Paul T. Hill, a University of Washington professor of public affairs who has studied district design, called the steering committee’s plan sensible and an idea that “could be a model for struggling urban districts elsewhere.” But he cautioned that personnel choices could buoy or sink the concept.

“Everything depends on who the people are and how they perform,” he wrote in an e-mail last week.

In building their plan, steering-committee members sought the views of more than 1,000 principals, teachers, students, and parents through town hall meetings, focus groups, surveys, and interviews, even traveling to Baton Rouge, La., and to Houston to seek out displaced residents. They reviewed research on best practices in urban education, and received advice from school leaders in Chicago; New York City; Norfolk, Va.; Oakland, Calif.; and Philadelphia.

But to some, the result doesn’t feel like a good fit for New Orleans.

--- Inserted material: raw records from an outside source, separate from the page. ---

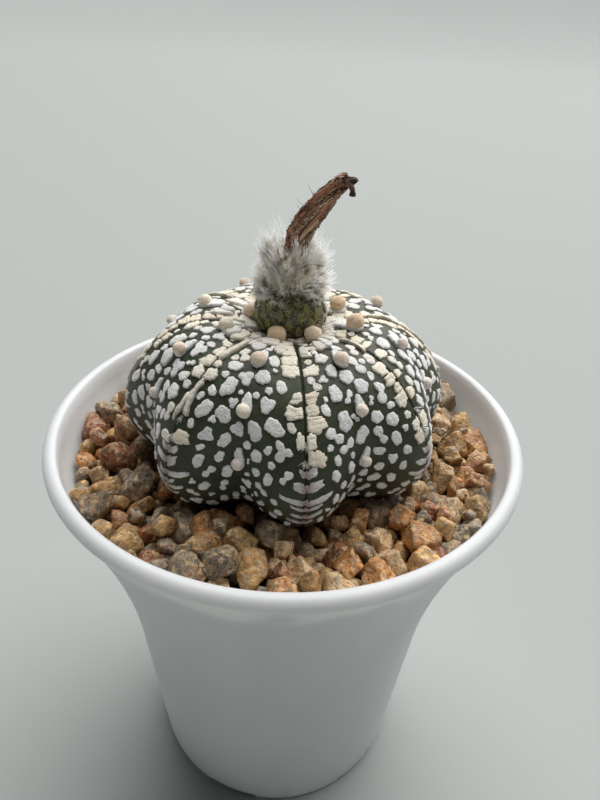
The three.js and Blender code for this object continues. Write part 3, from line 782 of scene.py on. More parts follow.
places = []
for row, phase in enumerate(AREOLE_PHASE):
    azimuth = FIRST_LOBE + (row - 0.5) * 360 / LOBE_COUNT
    line, walked = walk_down(azimuth)
    targets = np.arange(AREOLE_START + phase * AREOLE_SPACING, walked[-1], AREOLE_SPACING)
    for along in np.interp(targets, walked, WALK):
        if skin_point(along, azimuth)[2] > AREOLE_LOWEST or along < OUTER_SLOPE:
            places.append((along, azimuth))
areole_along, areole_azimuth = np.array(places).T
areole_points = skin_point(areole_along, areole_azimuth)
areole_radius = np.hypot(areole_points[:, 0], areole_points[:, 1])
crown_share = ramp(areole_radius, *CROWN_RADII) * (areole_points[:, 2] > CROWN_FOOT)
print("areoles:", len(places))

# %% Tails
TAIL_SIZE = 0.82
TAIL_GROWTH = 0.2  # what it gains on the way to the crown
TAIL_LEAN = 0.45  # radians to either side
TAIL_RISE = 0.6


def turned(blobs, angles):
    """Blob centres turned in their own plane, by an angle for each group."""
    spin = np.stack([np.cos(angles), -np.sin(angles), np.sin(angles), np.cos(angles)], axis=-1)
    blobs = np.broadcast_to(blobs, (len(angles), *blobs.shape[-2:]))
    return np.einsum("nij,nkj->nki", spin.reshape(-1, 2, 2), blobs)


draw = np.random.default_rng(31)
count = len(places)
size = TAIL_SIZE + TAIL_GROWTH * crown_share + draw.uniform(-0.06, 0.06, count)
lean = draw.uniform(-TAIL_LEAN, TAIL_LEAN, count)
slope = np.linalg.norm(skin_slopes(areole_along, areole_azimuth)[0], axis=-1)
tail_along = areole_along - TAIL_SHIFT * size / slope
tail_blobs = turned(AREOLE_BLOBS, lean) * size[:, None, None]
tail_radii = AREOLE_BLOB_RADII * size[:, None]
tail_outlines = melted_outlines(tail_blobs, tail_radii, draw)
tails = dome_points(on_skin, tail_along, areole_azimuth, tail_outlines, TAIL_RISE * size, 32)
tail_tints = FELT_WHITE * draw.uniform(0.92, 1.02, (count, 1))
add_piece("areole_tails", tails, dome_faces(count), felt, "cactus_felt", tint=dome_tints(tail_tints))

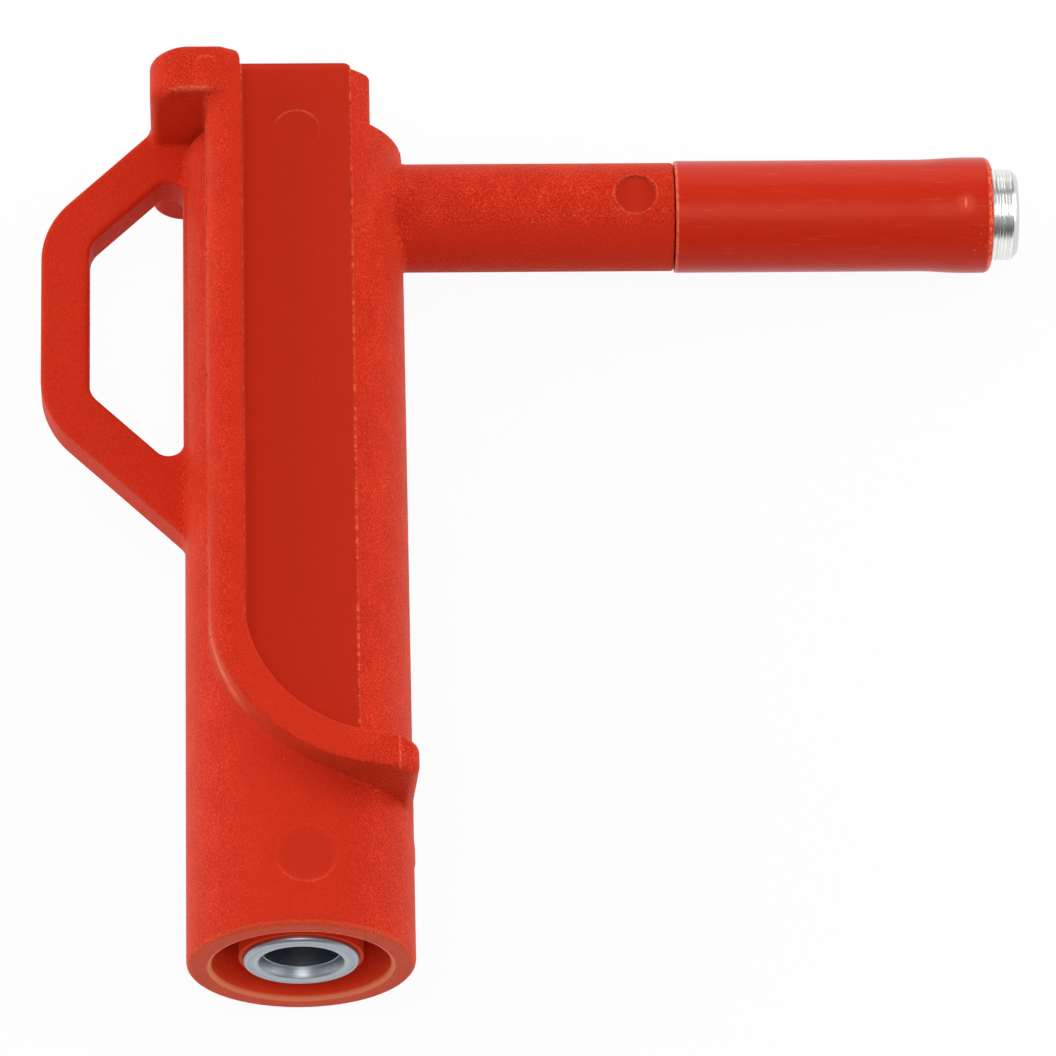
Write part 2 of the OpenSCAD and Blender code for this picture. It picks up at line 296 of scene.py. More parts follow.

Phyllis Landrieu, a New Orleans school board member who also serves on the steering committee, said she doesn’t think the plan takes into account factors about the city’s unique situation, such as its profound financial problems.

“It’s a great idea, but it doesn’t apply to us,” she said.

But Mr. Cowen of Tulane sees the plan as a good approach for the city, given the unprecedented scale of the rebuilding task for its school system.

“The network model is a vision for farther out, as well as closer up,” he said. “It’s flexible enough that we can start moving in that direction right now. We can organize the schools we have into networks” and build from there, he said.

Marla R. Ucelli, the director of district redesign at the Annenberg Institute for School Reform in Providence, R.I., said she was impressed that the New Orleans plan is “a real effort to bring best practice to a new district.”

But she was also skeptical that it would survive in its original form when implemented, because it fails to consider certain key challenges, such as collective bargaining agreements, attracting and compensating high-quality staff, and ensuring equitable distribution of resources for schools and options for children.